After college she just started forgetting to take her meds and, eventually, weened herself off of them and stopped taking them completely…definitely not the recommended route, but it worked for her. Things were going well! She graduated, she & her boyfriend got jobs, moved in together and eventually married in 2015. All was right in her world!

….and then she recently had a baby. She had discussed her concern about postpartum depression with her doctor and was assured that they would keep an eye on her after she had the baby. She left the hospital seemingly happy to be a new parent. I didn’t mention that she always seems happy…even back in her junior year of high school and college…but she’s a good faker. I think part of it comes from not wanting to burden anyone and really wanting to be happy…and thinking that there’s something wrong when you have this new baby in your life. Let’s just squash that! Being a new parent is REALLY hard and those new babies don’t give you much feedback in those first months. Sure, they’re adorable, but it’s still very hard being a new parent. There were some really tough days where I was very worried about her and the welfare of the baby…but she had an incredibly patient and empathetic partner who stayed home from work when he had to and helped her get through it. Eventually she did go on medication and has passed through the fog. I’ll never forget the days she called and said, “Mom, I think the medication has kicked in!”….”Why?”…”Because when she cried last night I felt really bad for her!” She felt the empathy that had been lacking. That phone call was such a relief and I knew she was on the road to a more joyful parenting experience.

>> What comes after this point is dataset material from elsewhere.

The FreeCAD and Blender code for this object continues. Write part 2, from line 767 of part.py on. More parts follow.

She recently said that she THOUGHT she liked being a parent from the beginning…but she was faking it…and that now she honestly loves her daughter and gets joy from being her mom. I do think that “fake it till you make it” can work, or at least get you through some tough times. As I’ve said to many new parents…every stage is a different kind of easy and a different kind of hard. It’s easier when they can interact more with you than when they were babies.

So, why a post on mental health now? It’s National Women’s Health Week , Mental Health Awareness Month and May 2nd was World Maternal Mental Health Day. I thought it was time to share, in hopes that it helps others (and Taylor agreed)…whether it’s battling depression, anxiety, postpartum depression or being a loved one of someone dealing with it. It’s hard…let’s talk about it and keep the communication going!

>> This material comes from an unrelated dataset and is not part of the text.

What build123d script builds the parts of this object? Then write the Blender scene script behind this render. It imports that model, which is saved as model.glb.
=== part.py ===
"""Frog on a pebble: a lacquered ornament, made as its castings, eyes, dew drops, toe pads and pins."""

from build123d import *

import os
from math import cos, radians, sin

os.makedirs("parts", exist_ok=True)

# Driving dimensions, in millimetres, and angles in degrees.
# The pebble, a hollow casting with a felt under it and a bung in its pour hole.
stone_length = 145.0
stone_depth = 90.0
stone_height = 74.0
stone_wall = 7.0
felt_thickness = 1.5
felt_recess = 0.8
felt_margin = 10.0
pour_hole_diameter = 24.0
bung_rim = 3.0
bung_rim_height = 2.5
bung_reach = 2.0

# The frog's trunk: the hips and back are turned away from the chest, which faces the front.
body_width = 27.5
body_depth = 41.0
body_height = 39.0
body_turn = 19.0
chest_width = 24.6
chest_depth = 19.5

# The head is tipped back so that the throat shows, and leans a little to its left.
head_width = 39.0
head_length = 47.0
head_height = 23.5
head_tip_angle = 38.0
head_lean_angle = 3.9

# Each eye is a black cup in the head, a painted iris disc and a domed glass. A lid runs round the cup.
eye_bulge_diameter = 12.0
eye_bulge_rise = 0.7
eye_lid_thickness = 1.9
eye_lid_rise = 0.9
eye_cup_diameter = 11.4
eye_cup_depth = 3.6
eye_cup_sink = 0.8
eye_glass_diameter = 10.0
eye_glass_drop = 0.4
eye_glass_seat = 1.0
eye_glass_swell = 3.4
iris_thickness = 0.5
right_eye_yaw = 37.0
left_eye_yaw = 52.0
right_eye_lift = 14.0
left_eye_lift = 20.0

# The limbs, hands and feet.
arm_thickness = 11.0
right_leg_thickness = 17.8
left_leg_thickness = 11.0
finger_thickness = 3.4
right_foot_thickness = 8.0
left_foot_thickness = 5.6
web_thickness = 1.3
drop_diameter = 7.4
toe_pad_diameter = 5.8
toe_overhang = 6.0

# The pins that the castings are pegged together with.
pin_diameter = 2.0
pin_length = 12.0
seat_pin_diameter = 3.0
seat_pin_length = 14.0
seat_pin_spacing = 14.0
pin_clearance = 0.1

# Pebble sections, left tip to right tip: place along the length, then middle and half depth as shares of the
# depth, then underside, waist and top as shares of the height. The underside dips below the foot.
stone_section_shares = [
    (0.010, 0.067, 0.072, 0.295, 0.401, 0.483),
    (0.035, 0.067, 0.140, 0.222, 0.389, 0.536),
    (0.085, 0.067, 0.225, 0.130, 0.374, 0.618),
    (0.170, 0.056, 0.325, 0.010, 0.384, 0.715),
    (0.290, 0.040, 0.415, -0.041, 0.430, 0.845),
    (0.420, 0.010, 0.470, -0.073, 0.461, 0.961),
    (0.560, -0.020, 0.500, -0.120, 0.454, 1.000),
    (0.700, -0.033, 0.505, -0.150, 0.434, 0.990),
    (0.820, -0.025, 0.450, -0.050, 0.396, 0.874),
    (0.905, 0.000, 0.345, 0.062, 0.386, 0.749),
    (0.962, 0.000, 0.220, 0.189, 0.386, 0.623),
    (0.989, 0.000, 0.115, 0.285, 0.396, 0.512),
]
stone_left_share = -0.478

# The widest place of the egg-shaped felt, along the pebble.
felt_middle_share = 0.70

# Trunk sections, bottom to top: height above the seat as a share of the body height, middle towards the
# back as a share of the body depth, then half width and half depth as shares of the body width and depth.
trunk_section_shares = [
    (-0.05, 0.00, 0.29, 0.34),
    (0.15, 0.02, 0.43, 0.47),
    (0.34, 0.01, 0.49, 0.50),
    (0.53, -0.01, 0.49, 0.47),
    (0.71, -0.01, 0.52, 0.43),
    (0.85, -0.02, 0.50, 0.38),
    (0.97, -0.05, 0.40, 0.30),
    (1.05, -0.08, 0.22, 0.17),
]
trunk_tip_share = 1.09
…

One of the things that has made me so proud of her is her willingness to talk about it. It’s not taboo to her and it shouldn’t be to anyone! Depression sucks, Postpartum depression sucks…but you can get through it, medication and therapy helps, and it’s getting it out in the open and talking to someone can really help! Here’s a link to phone numbers that might be helpful for those in crisis. Taylor also said that anyone can reach out to her if they, or anyone else they know, wants to chat about it…so email me and I’ll forward your contact info to her. Get the conversation started!

Let’s get rid of the stigma of depression and talk about it like he does….or she does. Please share this…in hopes that it helps someone in need and let them know they’re not alone.

You cannot direct the wind, but you can adjust the sails!